Rebelle(s) : Qui le met ?
Juliette Cazes : Le médecin ou le SAMU. Cela peut-être fait par le service funéraire en compagnie du médecin. C’est une procédure légale. Quand un corps m’arrive, il en porte toujours un, car si ce n’est pas le cas je ne peux l’accepter, ne connaissant pas son identité. Même avec un certificat de décès, un bracelet est donc obligatoire. Les familles trouvant cela très vilain demandent qu’il soit ôté. Alors j’explique pourquoi ce n’est pas autorisé par la loi, et ils comprennent.
Rebelle(s) : Quand vous recevez un enfant, est-ce plus difficile ? Quelle prise de distance est donc possible ?

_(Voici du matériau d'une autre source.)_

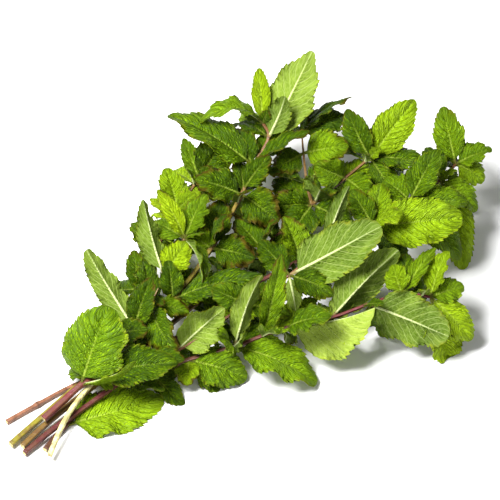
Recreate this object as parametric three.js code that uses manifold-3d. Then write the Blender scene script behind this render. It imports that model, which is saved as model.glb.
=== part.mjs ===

Juliette Cazes : Cela s’est imposé naturellement à moi. Toutefois, dans mon équipe, je suis la seule à ne pas avoir d’enfant. Dans les pompes funèbres, on peut constater une forte émotion de la part des employés quand ils sont parents. J’ai toutefois cette prise de distance, et sans doute l’anthropologie m’a-t-elle beaucoup aidée. En effet, j’ai appris que dans beaucoup de société, la mort de l’enfant n’a pas le caractère d’inacceptabilité qu’elle a chez nous. Le statut ne l’enfant n’est pas encore acté. N’ayant pas encore été intégré dans la communauté, il aura droit à des rites funéraires différents. Cette vision s’impose à moi dans ces circonstances.
Rebelle(s) : Trouve-t-on de telles communautés en France ?
Juliette Cazes : Je n’ai pas creusé la question mais nous sommes dans une société où les enfants sont très reconnus. Le combat actuel dans ce domaine est lié à la situation de l’enfant au moment du décès : mort périnatale ou prénatale. Quand l’enfant existe dans l’état civil, je le prends en charge comme un autre patient. Des collègues vont être plus maternantes. Elles vont placer le corps comme dans un couffin, vont lui parler.
Rebelle(s) : Ce monologue qui est un dialogue symbolique, cela arrive-t-il souvent ?
Juliette Cazes : Nous parlons tous aux morts. Quand ils arrivent : « Bonjour Madame », « Bonjour Monsieur » ; à la toilette : « Pardon Madame », « Pardon Monsieur » quand par exemple on laisse tomber un bras, une brusquerie involontaire ; toujours par leur nom, leur prénom.
Rebelle(s) : S’agit-il pour le praticien de donner encore de la vie au mort – un côté démiurgique – ou est-ce une mise à distance relative ?
Juliette Cazes : D’abord une marque de respect, ensuite un garde-fou. Il nous arrive de nous dire « quel métier fait-on donc ! » C’est aussi un moyen de ne pas perdre d’humanité.
Nous faisons un métier où l’on trouve pas mal d’introvertis. C’est normal de parler avec les morts.
Rebelle(s) : Vous ne me faites pas l’impression d’une personne introvertie. Seriez-vous l’exception qui confirme la règle ?
Juliette Cazes : Cela peut m’arriver, et à mes collègues aussi. Nous sommes tout de même assez particuliers… Avec des morts, dans un environnement qui ne sent pas bon, où il fait froid. C’est rude.
Rebelle(s) : Vous travaillez avec des masques ?
Juliette Cazes : Ils ont obligatoires ainsi que les gants, pour se protéger.
Rebelle(s) : Il y a un côté médical.
Juliette Cazes : Oui, ce métier pousse quelquefois à aller en thanatopraxie ou même en médecine. Cela nous passionne.